Our Own Stories:
Intersubjectivity in Michael Ondaatje’s Divisadero
Spoiler: Don’t read Michael Ondaatje’s novel Divisadero if you want to follow a particular character or set of characters as they work their way through the conflict. Divisadero uses an unconventional storytelling method that moves from character to character, often leaving its readers confused and wondering where the story has gone, but I suggest that such character-crossing action works in a performative way to demonstrate the psycho-analytic theory of intersubjectivity. The basic tenants of this theory are laid out in Contexts of Being: The Intersubjective Foundations of Psychological Life, a book by Robert D. Stolorow and George E. Atwood. In the book, the two psychologists attack the “myth” of modern society that views the human mind as isolated from the body. They advocate a subjectivity which people share with nature and society, “an experience constituted and sustained by particular intersubjective fields.” The events and characters in Divisadero span both space and time to illustrate these “intersubjective fields.”

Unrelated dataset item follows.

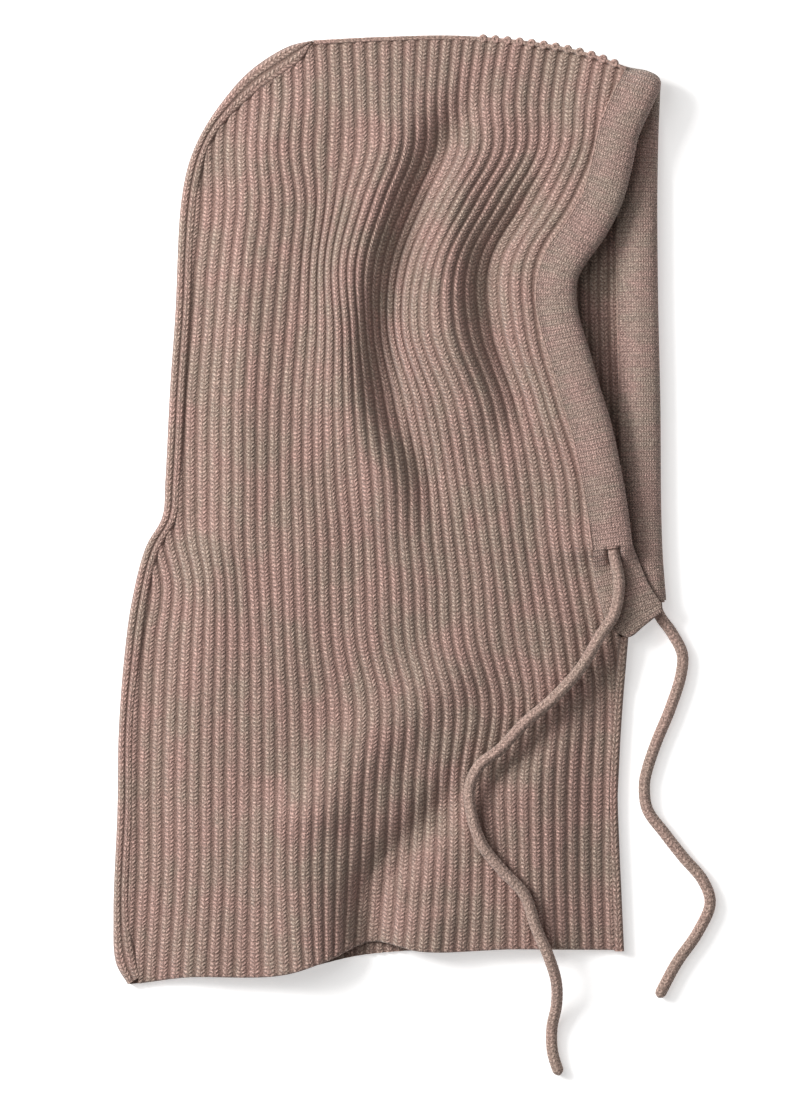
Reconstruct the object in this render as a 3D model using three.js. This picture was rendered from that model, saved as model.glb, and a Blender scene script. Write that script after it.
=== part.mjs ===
// Knitted hooded balaclava, laid flat on its left side with the face opening towards +X.
// Millimetres. +Z is up, +Y runs from the hem to the crown, the surface it lies on is z = 0.
// The origin is the middle of the garment's outline, on the surface.

import * as THREE from 'three';

// Overall size of the laid garment
const GARMENT_WIDTH = 290;
const GARMENT_LENGTH = 494.6;

// Knitted fabric
const RIB_FABRIC = 2.4;
const STRIP_WIDTH = 8.3;
const STRIP_THICKNESS = 3.4;
const HEM_WIDTH = 5;
const HEM_THICKNESS = 2.5;
const CROWN_SEAM_WIDTH = 6;
const CROWN_SEAM_HEIGHT = 4;
const FRONT_SEAM_WIDTH = 5;
const FRONT_SEAM_HEIGHT = 3.4;

// Drawcord and the tunnel it runs in
const CORD_DIAMETER = 6.2;
const CORD_TRAVEL = 50;
const CORD_RUN_SPARE = 5;
const STRAIGHT_LEAD = 2.5;
const TUNNEL_CLEARANCE = 0.6;
const CASING_WIDTH = 21;
const CASING_WALL = 1.6;
const CASING_SEAM_DIAMETER = 3;
const CHIN_FABRIC = 2.4;

// Eyelet rims round the cord
const EYELET_THREAD = 1.5;
const EYELET_LENGTH = 2;
const EYELET_CLEARANCE = 0.35;

// Gaps between pieces that touch
const TOUCH_GAP = 0.3;
const EDGE_GAP = 1.1;
const CASING_GAP = 0.8;
const CASING_END_GAP = 1.4;
const CASING_END_DROP = 7;

// Levels worked out from the sizes above
const HALF_WIDTH = GARMENT_WIDTH / 2;
const HALF_LENGTH = GARMENT_LENGTH / 2;
const CORD_RADIUS = CORD_DIAMETER / 2;
const CASING_HALF_HEIGHT = CORD_RADIUS + TUNNEL_CLEARANCE + CASING_WALL;
const FAR_CASING_LEVEL = CASING_HALF_HEIGHT;
const CHIN_LEVEL = 2 * CASING_HALF_HEIGHT + TOUCH_GAP + CHIN_FABRIC / 2;
const NEAR_CORD_LEVEL = CHIN_LEVEL + CHIN_FABRIC / 2 + TOUCH_GAP + CORD_RADIUS;
const EDGE_LEVEL = RIB_FABRIC + TOUCH_GAP + RIB_FABRIC / 2;
const PLATEAU_LEVEL = CHIN_LEVEL + CHIN_FABRIC / 2 - RIB_FABRIC / 2;
const CROWN_FOLD_LEVEL = (FAR_CASING_LEVEL + NEAR_CORD_LEVEL) / 2 + 1;
const BROW_LEVEL = NEAR_CORD_LEVEL + 2;
const CHEEK_LEVEL = NEAR_CORD_LEVEL - 2.2;

// How finely the two side panels are divided
const COLUMNS = 14;
const ROWS = 34;

// How far up the front the neck seam reaches before the chin
const NECK_SEAM_END = 0.3;

const COLOURS = {
  rib: 0x94827a,
  strip: 0x8c7a72,
  seam: 0x7e6c64,
  casing: 0x9a877e,
  cord: 0xa08d84,
};

/** A place on the lay, as shares of the half width and half length, and its height in mm. */
function lay(across, along, height = 0) {
  return new THREE.Vector3(across * HALF_WIDTH, along * HALF_LENGTH, height);
}

/** A smooth curve through points, as a function of the share of its length. */
function smooth(points) {
  const curve = new THREE.CatmullRomCurve3(points, false, 'centripetal');
  return (share) => curve.getPointAt(THREE.MathUtils.clamp(share, 0, 1));
}

/** The surface between four edge curves that meet at their ends. */
function coonsPatch(bottom, top, left, right) {
  const corners = [bottom(0), bottom(1), top(0), top(1)];
  return (u, v) => {
    const point = left(v).multiplyScalar(1 - u);
    point.addScaledVector(right(v), u);
    point.addScaledVector(bottom(u), 1 - v);
    point.addScaledVector(top(u), v);
    point.addScaledVector(corners[0], -(1 - u) * (1 - v));
    point.addScaledVector(corners[1], -u * (1 - v));
    point.addScaledVector(corners[2], -(1 - u) * v);
    point.addScaledVector(corners[3], -u * v);
    return point;
  };
}

/** A closed body from corner points and triangles, turned so that its faces point out. */
function closedBody(points, triangles) {
  let volume = 0;
  for (const [a, b, c] of triangles) {
    volume += points[a].dot(points[b].clone().cross(points[c]));
  }
  const facing = volume < 0 ? triangles.map(([a, b, c]) => [a, c, b]) : triangles;
  const geometry = new THREE.BufferGeometry().setFromPoints(points);
  geometry.setIndex(facing.flat());
  return geometry;
}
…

The intersubjectivity of the novel is emphasized on its first page, with the inclusion of an omniscient narrator who soon disappears. Anna doesn’t really disappear so much as she tells her story through the stories of the other characters, and she herself becomes a third person character, being described and viewed by another omniscient narrator. Through this movement between so-called omniscient narrators, Divisadero is able to display a sense of intersubjectivity. Each narrator becomes the intersubjective field, in which the subjects interact. Because the narrator provides this framework, these subjects are able to interact in spite of the separation that exists between them.
In line with the theory of intersubjectivity, Divisadero works to dispel the idea that the mind is isolated, and it does so through the implied interconnectedness of its characters. As identities merge throughout the story’s meandering plot, the concept of intersubjectivity extends beyond the relationship of the separated siblings, who remain connected in the space of intersubjective fields. Divisadero goes on to suggest an even greater level of intersubjectivity that exists between the past and the present. In part two of the novel, “the family in the cart” is, in a sense, the family that was separated in the previous pages, and the writer’s house that Anna comes to live in is an echo of the farmhouse she grew up in. The cart, the cabin, the house—they all can represent the concept of intersubjective fields because they are all containers, mediums in which subjects exist, just as the book Divisadero contains the potential subjective experiences that its readers will have.
It isn’t much of a step from there to see literature, in general, as an intersubjective field. Anna’s first words begin with “By our grandfather’s cabin . . .” Her use of the word “our” lets us know that it is also our cabin. Not only does this cabin belong to all the characters within Divisadero, but it will also house its readers during their “stay.” Anna practically looks at her reading audience as she muses, “We live permanently in the recurrence of our own stories, whatever story we tell” (136). Anna’s emphasis on “our own stories” allows us to claim these stories as our own. If everyone is connected through intersubjectivity, in the sense that we share a common environment and society, then however indirectly, everyone has actually helped Michael Ondaatje in the writing of Divisadero; and, indeed, each reader who reads the text recreates an intersubjective experience and, in fact, makes the story his or her own.